There has been a lot of research into how best to do this and the first major paper on it was called R-CNN.
CNNs have traditionally been used for image classification, however, in 2014 a paper4 on object detection using CNNs described a technique which enabled CNNs to be used to accurately isolate objects in images. The architecture was titled R-CNN (Regions with CNNs)5.
R-CNN
R-CNN uses a process called selective search to create regions of different sizes it wishes to check for objects.
After creating the propositions, R-CNN makes the region square by warping it and then runs it through a modified version of AlexNet to determine if it is a valid region and then adds a SVM that does the classification.
Finally, R-CNN will try to improve the bounding boxes using linear regression.

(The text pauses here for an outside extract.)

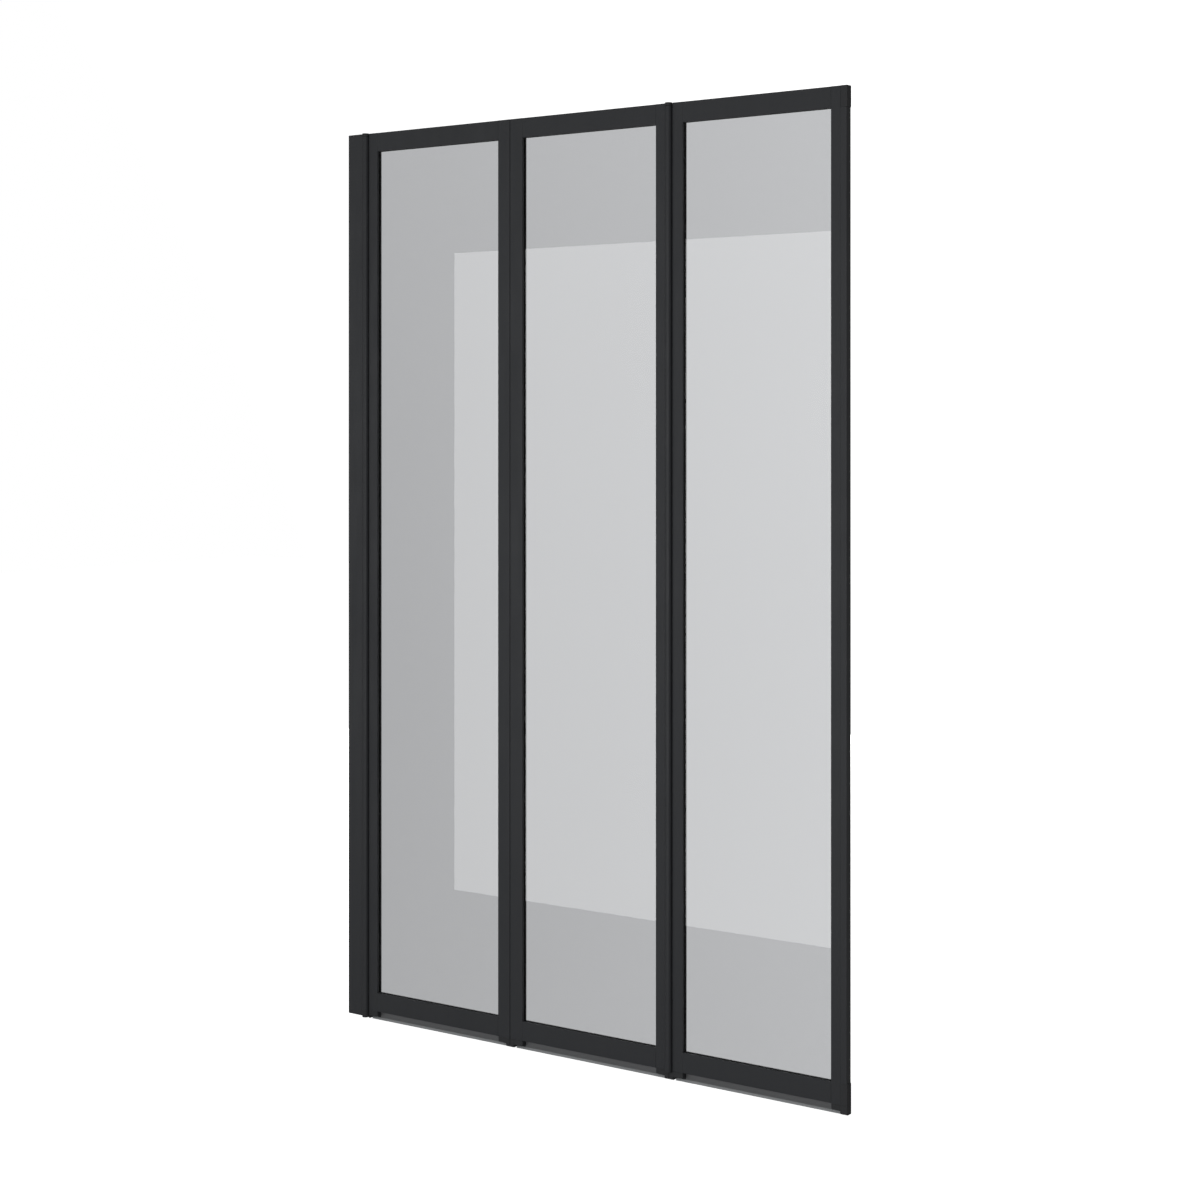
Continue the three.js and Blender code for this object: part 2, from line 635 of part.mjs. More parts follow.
function addFreeEdge() {
  const openingX = FIRST_AXIS + 2 * PITCH + OPENING_END;
  const stileEnd = EDGE_START - FIT;
  const z0 = FRAME_BOTTOM - OVER;
  const z1 = FRAME_TOP + OVER;

  const stile = cut(
    upright(outline([
      [openingX, -FACE, EDGE_R / 2], [stileEnd, -FACE], [stileEnd, FACE], [openingX, FACE, EDGE_R / 2],
    ]), FRAME_BOTTOM, FRAME_TOP),
    box(openingX - OVER, -GROOVE_HALF, z0, openingX + GROOVE_DEPTH, GROOVE_HALF, z1),
    box(openingX + GROOVE_DEPTH + WALL, -CHAMBER_HALF, z0, stileEnd - WALL, CHAMBER_HALF, z1),
  );

  const hollow = (gap) => rectangle(
    EDGE_START + WALL + gap, -CHAMBER_HALF + gap, EDGE_END - WALL - gap, CHAMBER_HALF - gap,
  );
  const profile = cut(
    upright(outline([
      [EDGE_START, -FACE], [EDGE_END, -FACE, NOSE_R], [EDGE_END, FACE, NOSE_R], [EDGE_START, FACE],
    ]), OPENING_BOTTOM + FIT, OPENING_TOP - FIT),
    upright(hollow(0), 0, SCREEN_HEIGHT),
  );

  const capPlan = outline([
    [EDGE_START, -FACE], [CORNER_END, -FACE, CORNER_R], [CORNER_END, FACE, CORNER_R], [EDGE_START, FACE],
  ]);
  const topCap = join(
    upright(capPlan, OPENING_TOP, FRAME_TOP + CAP_PROUD),
    upright(hollow(SLIP), OPENING_TOP - PLUG, OPENING_TOP + OVER),
  );
  const foot = upright(capPlan, 0, FRAME_BOTTOM)
    .intersect(footBlock(EDGE_START, CORNER_END));
  const bottomCap = join(
    upright(capPlan, FRAME_BOTTOM, OPENING_BOTTOM),
    upright(hollow(SLIP), OPENING_BOTTOM - OVER, OPENING_BOTTOM + PLUG),
    foot,
    box(
      EDGE_START + OVER, -FACE + OVER, FRAME_BOTTOM - OVER,
      EDGE_END - OVER, FACE - OVER, FRAME_BOTTOM + OVER,
    ),
  );

  addPiece(screen, "panel_3_end_stile", stile, frameFinish());
  addPiece(screen, "edge_profile", profile, frameFinish());
  addPiece(screen, "corner_cap_top", topCap, plasticFinish());
  addPiece(screen, "corner_cap_bottom", bottomCap, plasticFinish());
}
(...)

There are 2 main reasons why R-CNN can be slow:
- Every region proposal has to be passed through the CNN to determine if it is valid
- There are 3 models which need training (CNN for features, classifier and regression model)
2015 saw the author of R-CNN release a new paper on an architecture called Fast R-CNN which improved on R-CNN and solved both of the problems above.
How did he achieve this?
Solving the first issue involved making a single pass through the CNN of the image and then using obtaining features for a region by selecting a region on the CNNs feature map, reducing the number of passes to one.
Solving the second issue meant jointly training the CNN, classifier and regressor in a single model. Now only one network is used as you can see from the image above.
In 2016 an improvement in the regional proposals are made lead to Faster R-CNN. In 2017 Mask R-CNN improved on this and enabled object segmentation and classification.